— Start —

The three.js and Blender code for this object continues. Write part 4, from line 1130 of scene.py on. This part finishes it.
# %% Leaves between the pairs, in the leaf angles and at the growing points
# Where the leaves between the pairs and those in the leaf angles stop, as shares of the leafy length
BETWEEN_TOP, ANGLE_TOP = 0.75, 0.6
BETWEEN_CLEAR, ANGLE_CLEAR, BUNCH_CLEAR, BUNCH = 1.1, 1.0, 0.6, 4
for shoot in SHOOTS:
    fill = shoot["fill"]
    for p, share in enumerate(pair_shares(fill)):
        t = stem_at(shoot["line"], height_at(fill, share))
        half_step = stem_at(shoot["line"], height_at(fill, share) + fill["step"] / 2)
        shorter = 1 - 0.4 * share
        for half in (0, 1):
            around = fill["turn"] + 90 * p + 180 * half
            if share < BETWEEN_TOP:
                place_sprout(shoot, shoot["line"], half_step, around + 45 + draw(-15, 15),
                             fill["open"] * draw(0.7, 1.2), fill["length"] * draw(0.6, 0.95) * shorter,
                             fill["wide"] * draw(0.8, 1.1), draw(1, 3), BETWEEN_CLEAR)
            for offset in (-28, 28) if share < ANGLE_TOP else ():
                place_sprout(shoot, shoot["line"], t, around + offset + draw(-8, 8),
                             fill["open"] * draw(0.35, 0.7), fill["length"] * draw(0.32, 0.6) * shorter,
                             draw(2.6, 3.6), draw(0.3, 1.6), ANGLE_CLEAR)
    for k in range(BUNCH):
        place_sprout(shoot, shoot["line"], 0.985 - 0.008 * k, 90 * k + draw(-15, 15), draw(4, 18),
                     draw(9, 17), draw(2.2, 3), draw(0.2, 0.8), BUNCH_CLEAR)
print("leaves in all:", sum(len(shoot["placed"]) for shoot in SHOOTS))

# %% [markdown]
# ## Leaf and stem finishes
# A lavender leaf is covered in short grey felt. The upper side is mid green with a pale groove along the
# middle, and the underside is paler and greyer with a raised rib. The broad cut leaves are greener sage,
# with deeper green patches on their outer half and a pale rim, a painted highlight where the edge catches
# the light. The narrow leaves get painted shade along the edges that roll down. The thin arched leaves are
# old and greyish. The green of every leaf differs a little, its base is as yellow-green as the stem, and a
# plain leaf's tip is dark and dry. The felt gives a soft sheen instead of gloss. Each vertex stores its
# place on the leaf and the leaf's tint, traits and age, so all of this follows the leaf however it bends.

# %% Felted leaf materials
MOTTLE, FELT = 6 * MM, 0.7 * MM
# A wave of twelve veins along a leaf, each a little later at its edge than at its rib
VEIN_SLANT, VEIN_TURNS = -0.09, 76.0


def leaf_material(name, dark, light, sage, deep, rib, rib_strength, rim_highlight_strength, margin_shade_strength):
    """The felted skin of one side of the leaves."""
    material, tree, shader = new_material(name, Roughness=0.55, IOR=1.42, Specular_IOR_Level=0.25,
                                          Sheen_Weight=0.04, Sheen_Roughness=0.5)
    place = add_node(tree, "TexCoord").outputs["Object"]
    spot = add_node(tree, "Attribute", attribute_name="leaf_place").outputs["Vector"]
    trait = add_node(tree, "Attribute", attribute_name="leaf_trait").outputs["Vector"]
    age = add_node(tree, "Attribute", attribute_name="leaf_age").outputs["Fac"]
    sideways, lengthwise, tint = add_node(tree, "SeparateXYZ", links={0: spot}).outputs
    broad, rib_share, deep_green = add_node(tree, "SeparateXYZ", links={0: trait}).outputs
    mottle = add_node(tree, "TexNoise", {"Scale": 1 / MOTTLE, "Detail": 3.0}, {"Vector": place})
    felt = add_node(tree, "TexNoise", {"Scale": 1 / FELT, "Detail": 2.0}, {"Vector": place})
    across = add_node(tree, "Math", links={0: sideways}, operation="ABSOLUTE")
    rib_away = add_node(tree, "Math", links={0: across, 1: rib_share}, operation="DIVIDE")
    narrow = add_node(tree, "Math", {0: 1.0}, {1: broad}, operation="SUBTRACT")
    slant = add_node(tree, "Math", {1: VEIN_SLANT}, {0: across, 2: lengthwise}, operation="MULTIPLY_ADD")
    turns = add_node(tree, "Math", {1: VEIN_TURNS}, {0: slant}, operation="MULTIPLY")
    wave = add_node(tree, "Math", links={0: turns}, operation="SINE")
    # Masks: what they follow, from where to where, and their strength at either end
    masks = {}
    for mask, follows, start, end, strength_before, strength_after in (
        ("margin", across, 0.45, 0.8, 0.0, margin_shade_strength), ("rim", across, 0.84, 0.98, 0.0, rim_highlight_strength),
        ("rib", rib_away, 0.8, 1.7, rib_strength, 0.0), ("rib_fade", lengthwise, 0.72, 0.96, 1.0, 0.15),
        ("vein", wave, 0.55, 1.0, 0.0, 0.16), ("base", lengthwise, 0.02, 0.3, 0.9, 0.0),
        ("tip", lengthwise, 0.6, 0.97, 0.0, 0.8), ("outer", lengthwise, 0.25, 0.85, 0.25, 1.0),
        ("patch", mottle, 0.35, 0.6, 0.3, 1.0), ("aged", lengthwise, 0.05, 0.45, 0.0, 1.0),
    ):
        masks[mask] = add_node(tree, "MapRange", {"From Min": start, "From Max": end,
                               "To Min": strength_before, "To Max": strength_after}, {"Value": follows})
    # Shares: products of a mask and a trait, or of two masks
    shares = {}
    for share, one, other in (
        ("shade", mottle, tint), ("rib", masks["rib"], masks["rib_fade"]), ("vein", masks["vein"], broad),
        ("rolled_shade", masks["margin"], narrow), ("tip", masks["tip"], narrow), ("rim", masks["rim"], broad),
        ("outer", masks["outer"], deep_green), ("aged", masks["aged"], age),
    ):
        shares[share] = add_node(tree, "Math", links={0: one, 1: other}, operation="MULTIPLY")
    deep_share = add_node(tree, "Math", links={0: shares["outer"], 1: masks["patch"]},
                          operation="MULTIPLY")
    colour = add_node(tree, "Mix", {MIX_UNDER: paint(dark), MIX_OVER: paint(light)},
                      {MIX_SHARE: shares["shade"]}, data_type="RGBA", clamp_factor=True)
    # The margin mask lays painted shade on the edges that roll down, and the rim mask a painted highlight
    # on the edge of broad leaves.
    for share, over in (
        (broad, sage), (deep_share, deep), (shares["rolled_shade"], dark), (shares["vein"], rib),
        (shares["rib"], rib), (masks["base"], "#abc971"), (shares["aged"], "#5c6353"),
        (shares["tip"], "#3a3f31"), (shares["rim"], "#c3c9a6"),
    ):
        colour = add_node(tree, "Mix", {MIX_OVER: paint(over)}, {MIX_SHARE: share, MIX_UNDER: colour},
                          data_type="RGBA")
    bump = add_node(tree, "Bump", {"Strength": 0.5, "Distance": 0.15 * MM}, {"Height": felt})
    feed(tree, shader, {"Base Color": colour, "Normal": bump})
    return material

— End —

* **REQUEST**
Check each line of the data above for the string "finishes", then report how many lines have it, with no other words.

* **TASK RESULT**
2